I would highly suggest from a liability stand point to get the systems monitored.

There are various methods to transmit the signal, I have not heard of using the cable telephone, yes it can be done through an Internet connection.

I would call three companies and have them look at the system and tell you all the possible ways they can do it.

One is if the ahj will allow it is by radio transmitter

All conditions of the fire alarm system report to the monitoring company, but normally only a true alarm is called to the FD


----------



## ASchafer (Aug 2, 2013)

cda said:
			
		

> OkWell if not monitored today, sounds like there was a reason the ahj allowed it to be that way.


That's what I was figuring but there is a new AHJ since we opened and my "superiors" are afraid to rock the boat by asking him questions. Personally, my first course of action would have been to call him since he is a very reasonable guy and I like him a lot! I actually look forward to my annual inspections because it is always a pleasant couple of hours chatting and swapping stories!

Thanks again for all the input!


----------



## cda (Aug 2, 2013)

So suggest to your owners to be proactive and install monitoring.

Once installed you pay for phone line and the monthly monitoring cost

Makes you look good!!!! Plus takes some liability off the owner


----------



## globe trekker (Aug 4, 2013)

ASchafer,

What does your insurance company require?  Will monitoring equal a lower premium?  Suggest you contact them

to get their input!

.


----------



## fireguy (Aug 4, 2013)

I would also check to see if anyone has been doing any IT&M for the life safety systems.  If so, are there any service or inspection reports?  If not, contact the service agency for any reports.  Then check for any deficiencies, and discuss those with the service company. It may be they were not allowed to repair problems. They may have decided they did not want to be liable if problems were not fixed, and refused to work at the property .

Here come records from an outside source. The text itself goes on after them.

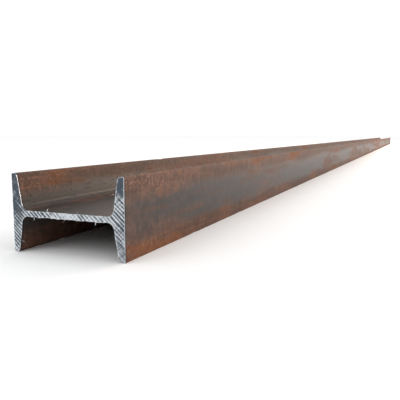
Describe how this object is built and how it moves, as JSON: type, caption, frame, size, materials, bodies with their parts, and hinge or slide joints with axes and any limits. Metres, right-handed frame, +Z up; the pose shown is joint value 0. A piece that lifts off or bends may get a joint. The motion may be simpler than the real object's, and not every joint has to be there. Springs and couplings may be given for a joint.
{
  "type": "steel h-beam",
  "caption": "Hot-rolled steel H-beam with tapered flanges, rounded toes and root fillets, sawn square at both ends; straight bar for frames, floors and lintels.",
  "frame": {"origin": "on the floor under the middle of the bar, at the bottom centre of its box", "axes": "+X along the bar, +Y across from one flange to the other, +Z up, out of the web's upper face; the bar lies on its flange tips with its web level"},
  "size_m": [6, 0.12, 0.074],
  "materials": {
    "steel": "hot-rolled mill scale with brown surface rust on the long faces, bright sawn steel on the two ends"
  },
  "bodies": {
    "root": {"h_beam": "steel"}
  },
  "joints": []
}
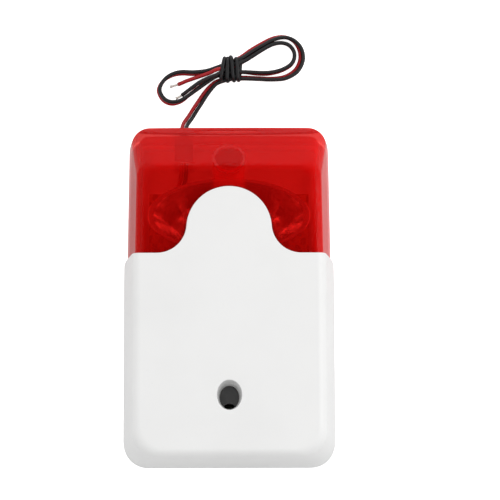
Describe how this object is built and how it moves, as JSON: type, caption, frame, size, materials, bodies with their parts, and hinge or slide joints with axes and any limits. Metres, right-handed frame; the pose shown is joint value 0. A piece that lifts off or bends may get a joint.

If we find problems, we try to work with the company.  If we get a negative response from the owner, and if the problems are serious, I may contact the FM directly and send him copies of the service reports. You would be surprised how attitudes change when the FM requires a fire watch/threatens to shut down the operation.


----------



## cda (Aug 4, 2013)

IT&M

as in annual inspections???

or is this an insurance thing?


----------



## ASchafer (Aug 5, 2013)

We did check with the insurance and they don't require monitoring but will give us a small discount on premiums. Very small!

I am in charge of making sure our systems are inspected and maintained properly. All systems are in very good shape and operate properly. This question all came about because of the purchase of the other properties which are monitored. The management and maintenance for those properties insist they are required to be monitored, we, however, were under the impression we were not required to be.

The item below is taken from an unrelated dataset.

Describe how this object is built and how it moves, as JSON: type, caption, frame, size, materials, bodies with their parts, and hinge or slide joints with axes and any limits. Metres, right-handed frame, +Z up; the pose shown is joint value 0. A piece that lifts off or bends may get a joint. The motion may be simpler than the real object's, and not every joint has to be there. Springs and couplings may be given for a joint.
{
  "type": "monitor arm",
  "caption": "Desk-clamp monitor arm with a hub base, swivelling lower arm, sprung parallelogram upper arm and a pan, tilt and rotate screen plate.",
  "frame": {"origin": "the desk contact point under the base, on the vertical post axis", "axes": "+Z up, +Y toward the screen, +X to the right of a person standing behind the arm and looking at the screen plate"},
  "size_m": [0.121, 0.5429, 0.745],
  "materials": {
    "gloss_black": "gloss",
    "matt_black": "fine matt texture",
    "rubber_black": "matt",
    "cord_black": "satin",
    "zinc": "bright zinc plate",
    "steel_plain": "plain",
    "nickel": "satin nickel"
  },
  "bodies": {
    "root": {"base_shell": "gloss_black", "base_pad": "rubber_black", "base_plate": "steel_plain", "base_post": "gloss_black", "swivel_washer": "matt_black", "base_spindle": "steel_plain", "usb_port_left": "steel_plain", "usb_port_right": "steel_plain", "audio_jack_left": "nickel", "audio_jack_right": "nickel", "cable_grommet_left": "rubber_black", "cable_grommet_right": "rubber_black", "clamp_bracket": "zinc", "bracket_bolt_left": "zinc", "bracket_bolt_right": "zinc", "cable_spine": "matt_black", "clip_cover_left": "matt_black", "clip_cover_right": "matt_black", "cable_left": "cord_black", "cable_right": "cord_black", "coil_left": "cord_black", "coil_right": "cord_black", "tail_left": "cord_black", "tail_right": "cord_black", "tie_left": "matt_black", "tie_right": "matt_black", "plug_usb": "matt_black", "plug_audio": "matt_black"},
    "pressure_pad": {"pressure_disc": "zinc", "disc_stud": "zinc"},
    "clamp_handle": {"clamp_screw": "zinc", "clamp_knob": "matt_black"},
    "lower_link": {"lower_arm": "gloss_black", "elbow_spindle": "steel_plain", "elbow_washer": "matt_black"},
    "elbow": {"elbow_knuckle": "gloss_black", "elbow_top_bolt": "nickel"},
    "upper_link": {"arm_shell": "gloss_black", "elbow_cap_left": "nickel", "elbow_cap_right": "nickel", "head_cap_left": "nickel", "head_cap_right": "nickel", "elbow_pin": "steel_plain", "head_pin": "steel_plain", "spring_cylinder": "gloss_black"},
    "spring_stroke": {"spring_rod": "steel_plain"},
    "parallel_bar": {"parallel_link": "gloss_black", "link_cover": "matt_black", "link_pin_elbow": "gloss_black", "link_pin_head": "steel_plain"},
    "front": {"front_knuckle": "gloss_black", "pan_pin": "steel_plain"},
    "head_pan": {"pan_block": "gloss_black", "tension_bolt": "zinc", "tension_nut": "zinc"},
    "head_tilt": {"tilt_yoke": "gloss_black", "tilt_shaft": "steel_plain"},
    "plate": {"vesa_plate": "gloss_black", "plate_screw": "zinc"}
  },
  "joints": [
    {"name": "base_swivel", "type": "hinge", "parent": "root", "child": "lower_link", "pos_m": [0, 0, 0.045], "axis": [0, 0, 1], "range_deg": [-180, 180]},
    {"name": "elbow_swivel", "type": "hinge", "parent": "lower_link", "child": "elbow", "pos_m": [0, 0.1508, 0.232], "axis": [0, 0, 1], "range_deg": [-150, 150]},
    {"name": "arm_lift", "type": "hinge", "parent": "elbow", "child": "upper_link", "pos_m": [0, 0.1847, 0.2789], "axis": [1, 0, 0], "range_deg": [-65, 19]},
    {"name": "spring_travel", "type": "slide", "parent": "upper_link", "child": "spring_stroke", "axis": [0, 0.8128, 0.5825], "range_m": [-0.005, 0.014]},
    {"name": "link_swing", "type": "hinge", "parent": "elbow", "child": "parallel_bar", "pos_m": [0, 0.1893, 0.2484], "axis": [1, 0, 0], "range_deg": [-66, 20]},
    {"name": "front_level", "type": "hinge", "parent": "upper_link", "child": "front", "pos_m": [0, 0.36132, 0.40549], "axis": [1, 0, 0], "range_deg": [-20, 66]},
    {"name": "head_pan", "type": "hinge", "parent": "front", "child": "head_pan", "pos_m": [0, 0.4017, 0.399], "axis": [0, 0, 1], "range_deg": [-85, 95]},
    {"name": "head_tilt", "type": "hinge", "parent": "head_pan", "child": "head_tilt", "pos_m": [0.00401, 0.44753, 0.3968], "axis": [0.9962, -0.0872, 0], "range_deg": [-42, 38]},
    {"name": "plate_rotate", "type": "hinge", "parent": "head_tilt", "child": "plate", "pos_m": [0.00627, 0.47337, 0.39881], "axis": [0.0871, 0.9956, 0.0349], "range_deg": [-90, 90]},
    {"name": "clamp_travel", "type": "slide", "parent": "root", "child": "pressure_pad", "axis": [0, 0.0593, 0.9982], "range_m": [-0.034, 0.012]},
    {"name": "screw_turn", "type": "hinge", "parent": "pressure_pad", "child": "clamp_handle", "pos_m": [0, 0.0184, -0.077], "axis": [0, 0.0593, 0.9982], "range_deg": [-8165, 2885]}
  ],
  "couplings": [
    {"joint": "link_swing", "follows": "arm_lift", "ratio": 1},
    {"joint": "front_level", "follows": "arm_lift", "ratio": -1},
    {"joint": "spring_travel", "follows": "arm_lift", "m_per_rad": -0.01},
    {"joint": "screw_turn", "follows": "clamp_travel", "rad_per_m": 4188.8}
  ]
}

I have been in charge of the two original properties for 11 years now and the Fire Marshal (who is the AHJ I have been referring to) hasn't said anything about monitoring when he has done my annuals. I'm not sure  if that is because he just didn't think about it or because it doesn't matter to him.

I am hoping we will be figuring this out soon and I will be sure to let you all know what the result is.

Thanks again for all the input!


----------



## cda (Aug 5, 2013)

Maybe he assumes they are monitored??


----------



## ASchafer (Aug 5, 2013)

cda said:
			
		

> Maybe he assumes they are monitored??


That is what I am kind of wondering. The FM that did our final inspection died a few weeks later and this guy took over so he wasn't involved with our initial setup at all. We tend to do a lot of chit chat during the inspections and I wonder if it just slips his mind.


----------



## cda (Aug 5, 2013)

Be proactive get them monitored


----------



## rnapier (Aug 5, 2013)

Here we consider a constantly monitored location to require at least two people so they can take a bathroom or food break and maintain monitoring and these people would have to be properly trained to respond to any trouble, supervisory or alarm situations.


----------



## peach (Aug 6, 2013)

I believe the alarm sounding to the front desk meets the intent of the code... even with elevators.  As long as the staff is trained to call 911.


----------



## firemanx (Sep 26, 2014)

midwestFCO said:
			
		

> Hello,Welcome. Ohio here also.
> 
> 1 - Yes
> 
> ...


Sorry for digging up an old thread here, however, does anyone know what code defines that guest rooms in a hotel are allowed to be wired to a FACP as a supervisory signal?  Is this only allowed in circumstances in which the front desk is constantly attended?

I'm assuming that this should be contained in one of the NFPA 72 editions, but haven't located it thus far.  Any help is most appreciated.


----------



## cda (Sep 26, 2014)

firemanx said:
			
		

> Sorry for digging up an old thread here, however, does anyone know what code defines that guest rooms in a hotel are allowed to be wired to a FACP as a supervisory signal?  Is this only allowed in circumstances in which the front desk is constantly attended?I'm assuming that this should be contained in one of the NFPA 72 editions, but haven't located it thus far.  Any hellp is most appreciated.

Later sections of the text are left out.